Not all women or men will divorce right away. Who knows, maybe she was trying to save the marriage & he just did what he wanted. It takes 2 to make a marriage. You can't just blame her. You say "women like her" but you don't really know her. You are making assumptions about her. Again, she was not the 1 cheating on him. He probably was messing around with the nanny while the kids were around.

We are all human & many men & women do things out of revenge. I'm not saying it is the right thing to do. In some cases it may be the best thing to do. Maybe she did it to protect her kids. You don't know. I don't know. I think that you are being too judgemental on her. Not enough on him. He was the 1 who broke trust in the marriage & his wedding vows. This was probably not the 1st time. I don't want to argue with you about this.

It is good that you are proud of yourself for taking the high road & your husband loves your child & is a good, loving father. But everyone is not like that. Ms. Brinkley got custody of the kids & he was paid alot of $. I don't know if he wants to or will see his kids or not.

I also think that alot of women don't like women who are beautiful. I think some women think that they have it made in the shade. It is not always like that. Ms. Brinkley has a right to make her own choices & live with that. I feel sorry for all of them. They all need some type of therapy.

You also told me that me & other women give her carte blanc to take revenge actions. She never asked for my approval to do what she did. I'm not giving anyone any stamp of approval. You dont' have to agree with me. But you seem very harsh if people don't agree with you. I have some news for you, many men take revenge too for different reasons. Also it might not be in a court or in public. There are some men who go as far as to hire someone to kill their spouse or they do it themselves. Some women do this too.

So, women are not the only people who commit revenge actions. I will stick up for Ms.Brinkley for not cheating. I could be wrong, but I never heard of that. It usually takes 2 people to make a marriage or break it. But sometimes 1 person in the marriage keeps doing things, such as cheating etc. Then they pretend to be sorry & keep doing it again. As, I already mentioned, maybe she was trying to save the marriage.
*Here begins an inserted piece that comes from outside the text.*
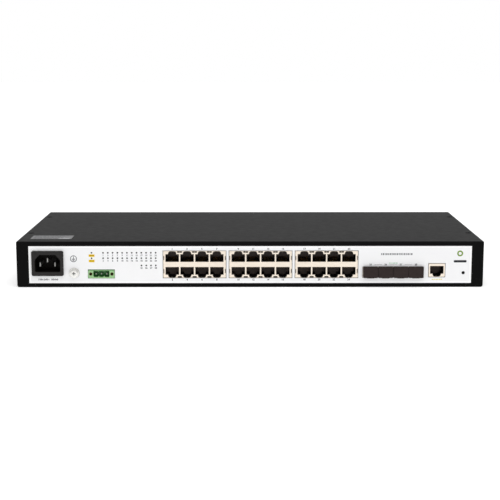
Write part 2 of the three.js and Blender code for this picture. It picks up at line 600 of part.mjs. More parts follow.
// Each wire starts behind an inlet tab or over a board and ends square to what it is joined to.
const TAB_END = INLET.tabRear + 0.4;
const JOINT = SEAT + 0.4;
const mainsWire = (x, end) =>
  wire([[x, TAB_END, 21.9], [x, -63, 21.9], [end, -57.5, 17], [end, -55, 12], [end, -55, JOINT]]);
const lineWire = () => mainsWire(-197.7, -200);
const neutralWire = () => mainsWire(-183.7, -188);
const earthWire = () =>
  wire([
    [-190.7, TAB_END, 25.9], [-190.7, -62, 25.9], [-182, -60, 22],
    [-170, -68, 15], [GROUND.x, -80, GROUND.z], [GROUND.x, -91.8, GROUND.z],
  ]);
const dcCable = () =>
  wire([
    [-165, 70, JOINT], [-165, 70, 13], [-161, 66, 18],
    [-154, 58, 18], [-150, 54, 13], [-150, 54, JOINT],
  ]);

// ---------------------------------------------------------------- assembly
// A solid as a named mesh in a group.
function add(group, name, solid, material) {
  const { vertProperties, triVerts } = solid.getMesh();
  const geometry = new THREE.BufferGeometry();
  geometry.setAttribute("position", new THREE.BufferAttribute(vertProperties, 3));
  geometry.setIndex(new THREE.BufferAttribute(triVerts, 1));
  geometry.computeVertexNormals();
  const mesh = new THREE.Mesh(geometry, material);
  mesh.name = name;
  group.add(mesh);
}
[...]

Let's face it we all judge people to a certain extent. But I am proud of myself that I try to see things from all sides. THere are some cases where we have to have harsh reactions. I hope that women will stay away from him too. But in reality that won't happen.

It comes down to this, you did what was best for you. Ms. Brinkley did what is best for her. Not everyone will do things the way that you or I think is the best way. Again, I dont' want to argue with you. You are entitled to your opinion, just as I am. But I dont appreciate you putting me in a category of giving my approval for people to take revenge. People do that every day whether you like it or not. None of us are perfect. I'm sure that everyone who reads these forums have made mistakes & choices that they were not proud of. It does not make them less of a person.

Also at times, revenge can be a good thing. It all depends on the situation & what is done. Sometimes, some people deserve it. In Ms. Brinkley's situation we may never know the whole story. We don't know her personally. But she did what was right for her & maybe her kids at the time. I think that she had a good reason. Maybe it was not all for revenge. Well, I dont' want to keep going on about it.

I do respect your opinion but I disagree with some of it. In a way you sound very harsh about it. It is almost as if you do have it in for Christie B. because she is beautiful & has alot going for her. That does not make her wrong or a bad person. Well, we will have to agree to disagree. Have a good day & night. Judy K. Chicago.